The questionable ethics around the incidents that involved how Dead’s body was treated by the band after his suicide and the murder of Euronymous (there are no good guys in this incident, even Necrobutcher bragged about planning to kill him) not withstanding, the greatest sin that Mayhem commits in this writer’s opinion is their catalog. With the exception of the songs composed during the original line up, Mayhem’s music is forgettable, banal, bromidic, platitudinous drivel, evoking the atmosphere of rubber bats and plastic spiders at Halloween. As the years have worn on, Mayhem has attempted to experiment artistically, with mixed effects. Some listeners find the spoken word ranting performed by Maniac on the aforementioned Grand Declaration of War album to be engrossing, but to me it just sounds like a monologue from a Charlton Heston film interspersed by high pitched squawks. Maniac’s vocal style of croaks and screeches has always been an acquired taste. Even as Mayhem has “progressed,” they have still remained about as exciting to listen to as the minutes from a City Council meeting for a mid-sized Iowa farm town.
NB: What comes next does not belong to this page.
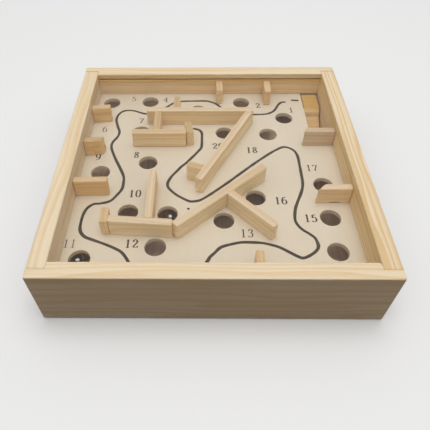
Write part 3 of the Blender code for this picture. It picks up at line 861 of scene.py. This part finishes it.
def ball_rings(node):
    """Rings of a ball from its lowest point up: the sine of the rise wide, less its cosine high."""
    low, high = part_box(node)
    centre = np.array((low + high) / 2)
    radius = (high.z - low.z) / 2
    rise = np.linspace(0, pi, BALL_RINGS)[:, None]
    turn = np.linspace(0, 2 * pi, BALL_TURNS, endpoint=False)
    wide = np.sin(rise)
    unit = np.stack((wide * np.cos(turn), wide * np.sin(turn), -np.cos(rise) + 0 * turn), axis=-1)
    return centre + radius * unit


for node, body in (("first_steel_ball", "first_ball"), ("second_steel_ball", "second_ball")):
    ball = make_piece(node + "_polished", *carried(ball_rings(node)), steel)
    stand_for(ball, node, body)


# The clear cover: a sheet of clear plastic, 0.5 mm thick, slid into the rails' upper groove so that the
# balls stay in.
COVER_ARRIS = 0.0002
HEAD_ON_MIRROR = 0.016  # share of the light mirrored head on
GRAZING_MIRROR = 0.9  # added to it at the most slanting look


def clear_plastic():
    """Clear sheet that mirrors a little head on and far more at a slant, close to Schlick's rule."""
    finish = Finish(bpy.data.materials.new("clear_sheet"))
    facing = finish.node("ShaderNodeLayerWeight", None, {"Blend": 0.5}, output="Facing")
    mirrored = HEAD_ON_MIRROR + GRAZING_MIRROR * facing**5.0
    clear = finish.node("ShaderNodeBsdfTransparent", None, {"Color": (0.995, 0.995, 0.995, 1)})
    gloss = finish.node("ShaderNodeBsdfGlossy", None, {"Color": (1, 1, 1, 1), "Roughness": 0.06})
    sheet_shader = finish.node("ShaderNodeMixShader", None, {0: mirrored, 1: clear, 2: gloss})
    finish.feed(finish.output.inputs["Surface"], sheet_shader)
    return finish.owner


cover_rings = slab_rings(box_outline(cover_low, cover_high), cover_low.z, cover_high.z, COVER_ARRIS)
cover = make_piece("clear_cover_sheet", *carried(cover_rings), clear_plastic())
stand_for(cover, "clear_cover")


# The table: a plain pale floor that keeps the tray's shadow. Only what looks at it straight or in a mirror
# sees it pale: it throws little light back up at the tray. Far from the tray it glows to the sky's white.
FLOOR_RADIUS = 12.0
FLOOR_SIDES = 96
GLOW_START = 0.25  # how far from the tray's middle
GLOW_END = 1.3
BACKGROUND_STRENGTH = 0.93


def pale_floor():
    """A matt floor, pale to the camera and in mirrors, and a dull grey to all other light."""
    material = bpy.data.materials.new("pale_floor")
    finish = Finish(material, Roughness=0.9, Specular_IOR_Level=0.0, Emission_Strength=1.0)
    seen = finish.node("ShaderNodeLightPath", output="Is Camera Ray")
    mirrored = finish.node("ShaderNodeLightPath", output="Is Glossy Ray")
    shown = seen.math("MAXIMUM", seen, mirrored)
    place = finish.node("ShaderNodeTexCoord", output="Object")
    far = finish.node("ShaderNodeVectorMath", {"operation": "LENGTH"}, {0: place}, output="Value")
    glow = far.step(GLOW_START, GLOW_END)
    pale = finish.mixed(glow, (0.8, 0.8, 0.795, 1), (0, 0, 0, 1))
    finish.set("Base Color", finish.mixed(shown, (0.06, 0.06, 0.06, 1), pale))
    white = (*(BACKGROUND_STRENGTH,) * 3, 1)
    finish.set("Emission Color", finish.mixed(shown * glow, (0, 0, 0, 1), white))
    return finish.owner


floor_plan = circle((0, 0), FLOOR_RADIUS, FLOOR_SIDES)
floor_rim = np.concatenate((floor_plan, np.full((FLOOR_SIDES, 1), -FIT_GAP)), axis=1)
floor_mesh = bpy.data.meshes.new("floor")
floor_mesh.from_pydata(floor_rim, [], [list(range(FLOOR_SIDES))])
floor_mesh.materials.append(pale_floor())
floor = bpy.data.objects.new("floor", floor_mesh)
bpy.context.scene.collection.objects.link(floor)


# The light: a broad soft box straight above the tray, and a sky that is bright overhead and dim at the
# horizon. To the camera and in mirrors the sky is an even white.
HORIZON_STRENGTH = 0.05
ZENITH_STRENGTH = 0.9
LAMP_PLACE = (0.02, -0.01, 0.75)
LAMP_SIZE = (0.5, 0.4)
LAMP_POWER = 2.4
SEEN_RAYS = ("Camera", "Glossy", "Transmission")


def soft_box(name, place, target, size, power):
    """A rectangular lamp that faces the target, unseen in mirrors so that the cover stays clear."""
    lamp = bpy.data.lights.new(name, "AREA")
    lamp.shape = "RECTANGLE"
    lamp.size, lamp.size_y = size
    lamp.energy = power
    holder = bpy.data.objects.new(name, lamp)
    away = (Vector(place) - Vector(target)).to_track_quat("Z", "Y")
    holder.matrix_world = Matrix.Translation(place) @ away.to_matrix().to_4x4()
    holder.visible_glossy = False
    bpy.context.scene.collection.objects.link(holder)


soft_box("overhead_box", LAMP_PLACE, (0, 0, 0), LAMP_SIZE, LAMP_POWER)
sky = Finish(bpy.data.worlds.new("studio"), Color=(1, 1, 1, 1))
rays = [sky.node("ShaderNodeLightPath", output=f"Is {kind} Ray") for kind in SEEN_RAYS]
shown = rays[0].math("MAXIMUM", rays[0].math("MAXIMUM", *rays[:2]), rays[2])
sky_direction = sky.node("ShaderNodeTexCoord", output="Generated")
upward = sky.node("ShaderNodeSeparateXYZ", None, {0: sky_direction}, output="Z")
light = HORIZON_STRENGTH + (ZENITH_STRENGTH - HORIZON_STRENGTH) * upward.step(0.15, 0.85)
sky.set("Strength", shown * BACKGROUND_STRENGTH + (1 - shown) * light)
bpy.context.scene.world = sky.owner


# The view of the photograph: a camera in front of the box looks down on it at about 48 degrees, a little
# off level.
CAMERA_PLACE = Vector((-0.00381, -0.12803, 0.13953))
PITCH_DEGREES = 48.096
YAW_DEGREES = -1.253
ROLL_DEGREES = -0.869
PHOTO_SIDE_PX = 430
FOCAL_LENGTH_PX = 449.39
LENS_AXIS_X_PX = 194.17
LENS_AXIS_Y_PX = 198.84
SENSOR_WIDTH_MM = 36
NEAREST_SEEN = 0.01

pitch, yaw, roll = (radians(angle) for angle in (PITCH_DEGREES, YAW_DEGREES, ROLL_DEGREES))
forward = Vector((sin(yaw) * cos(pitch), cos(yaw) * cos(pitch), -sin(pitch)))
level_right = Vector((cos(yaw), -sin(yaw), 0))
level_up = level_right.cross(forward)
view_right = cos(roll) * level_right + sin(roll) * level_up
view_up = cos(roll) * level_up - sin(roll) * level_right
lens = bpy.data.cameras.new("photo_view")
lens.sensor_width = SENSOR_WIDTH_MM
lens.lens = FOCAL_LENGTH_PX / PHOTO_SIDE_PX * SENSOR_WIDTH_MM
lens.shift_x = 0.5 - LENS_AXIS_X_PX / PHOTO_SIDE_PX
lens.shift_y = LENS_AXIS_Y_PX / PHOTO_SIDE_PX - 0.5
lens.clip_start = NEAREST_SEEN
camera = bpy.data.objects.new("photo_view", lens)
turned = Matrix((view_right, view_up, -forward)).transposed().to_4x4()
camera.matrix_world = Matrix.Translation(CAMERA_PLACE) @ turned
bpy.context.scene.collection.objects.link(camera)
bpy.context.scene.camera = camera
bpy.context.scene.view_settings.view_transform = "Standard"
Oh yeah, there are also Hellhammer’s comments on Emperor drummer Faust’s murder of Magne Andreassen, a gay man he lead on. I won’t repeat Hellhammer’s comments here, but let’s just say it was laden with homophobic slurs, which he thought it was hilarious. But moral grandstanding is not the point of this editorial. I still highly recommend the Live in Leipzig and De Mysteriis Dom Sathanas albums, I actually do enjoy Hellhammer’s work as he has contributed his drumming talents to many great projects, from Dimmu Borgir to Kovenant, and I recognize that Mayhem’s place in metal history is indispensable. But that’s all I can concede. Mayhem is a washed up, ridiculous, unintentional parody of the heavy metal aesthetic, whose compositions are about as engrossing as an AM talk radio show about coin collecting.